Smoked Salmon Tahini Bowls
One morning after I finished my yoga video via YouTube, one of the videos recommended to me was from the Kitchen Doctor, detailing some meals that he likes to make and pack for high protein, high fiber, nutrient dense lunches. The link is to the video, where he talks about how he likes to have ingredients in various categories, that he combines to make meals. Think whole grains, core protein, greens, extra veg, extra protein, and dressings. He made 3 combinations*, and we tried them last week. We liked all of them, but the Smoked Salmon Tahini Bowls were our favorite, and we had them again yesterday**. In the video, he uses arugula in the recipe, but the recipe online has cucumber. We had it both ways, and the cucumber came out the winner, but it was very close.

If you are salmon averse (Nance), you could sub another smoked fish, or even chicken or tofu, though the smoked flavor was a big plus for us. A bonus for summertime cooking is that the only thing you need to cook is the quinoa or rice, everything else is just assembling. Super quick, and it didn’t heat up the kitchen. I had cooked the quinoa the day before, so just pulled it out of the fridge and let it come to room temperature. The recipe is here, and is a little different than the video. The recipe below is the way I made it, with double dressing, and no sesame oil, since he didn’t show that in the video. I don’t really have amounts…I just put together how much I thought we would eat. I bought 4 packages of 4oz salmon, and we used 2 of them and had leftovers.

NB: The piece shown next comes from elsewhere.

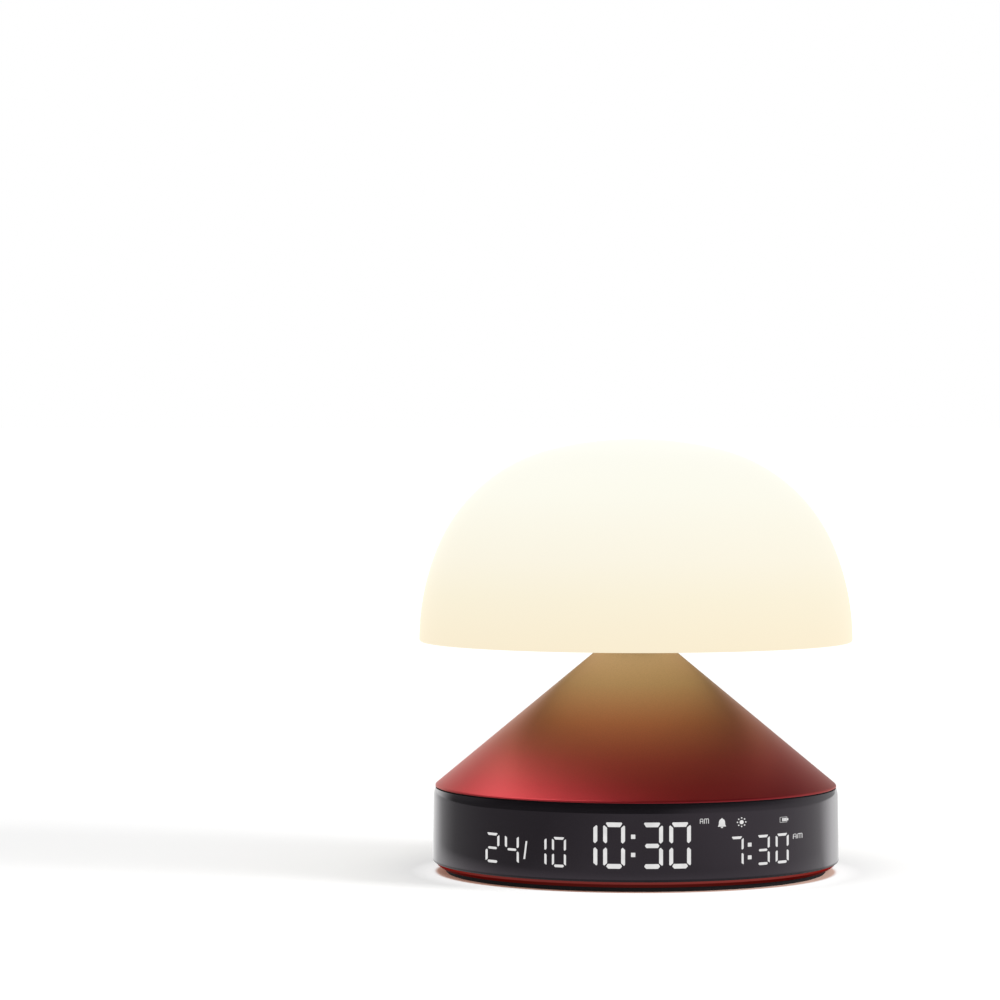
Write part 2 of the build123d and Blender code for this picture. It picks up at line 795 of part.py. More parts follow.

This is the salmon that we used. Tasty! It sells around here for $7.99, but was on sale for $5.00 each if you bought 4, so I bought 4.
Smoked Salmon Tahini Bowls
Ingredients
- Quinoa (the recipe calls for brown rice, I subbed quinoa)
- Arugula or cucumbers
- Radishes, thinly sliced
- Edamame (I used frozen)
- Smoked salmon
- Kimchi (a tasty surprise in the recipe!)
- Chives
- Sesame seeds
- Tahini Soy Dressing
- 4 Tbsp tahini
- 2 Tbsp low sodium soy sauce
- 2 tsp mirin or apple cider vinegar
- 1 tsp maple syrup
- a bit of water
Directions
Whisk together the dressing ingredients, using enough water to thin it so you can drizzle it nicely over your bowls. Assemble the first 6 ingredients (quinoa through kimchi) in bowls or on plates, drizzle with dressing, then sprinkle with chives and sesame seeds.
*The other two were a quinoa, spiced chicken, spinach, roasted red bell peppers, chickpeas/garbanzos, red cabbage, with a yogurt/harissa dressing, and spiced tofu, sweet potato, kale, black beans, and corn with a yogurt/garlic dressing. Both were good and we will have them again.
**Full disclosure – Ted and I had this again last night, but Maya wasn’t excited by it and made scrambled eggs with cheese instead. Maybe healthy dinner bowls 4 times in 2 weeks was once too many.
4 Comments
StephLove
Well, I do have some leftover cooked quinoa on hand, so maybe I will make a vegetarian version.
J
I hope you enjoy it! I like the smokiness of the salmon, but I’m sure it would still be good without.
nance
LOL! I knew you couldn’t resist mentioning my absolute revulsion re: salmon. I’m afraid I have to add another one that makes this dish taboo for me: I dislike any smoky flavours. I struggle to even eat bacon. I know, I know–I am a project.
Thanks for the ingredients and the suggestion of adding chicken instead. It would be an awesome way to use a rotisserie chicken, and I’m so sick of figuring out dinner!
J
Well if you don’t like smoky flavors, then I think chicken is PERFECT in this dish!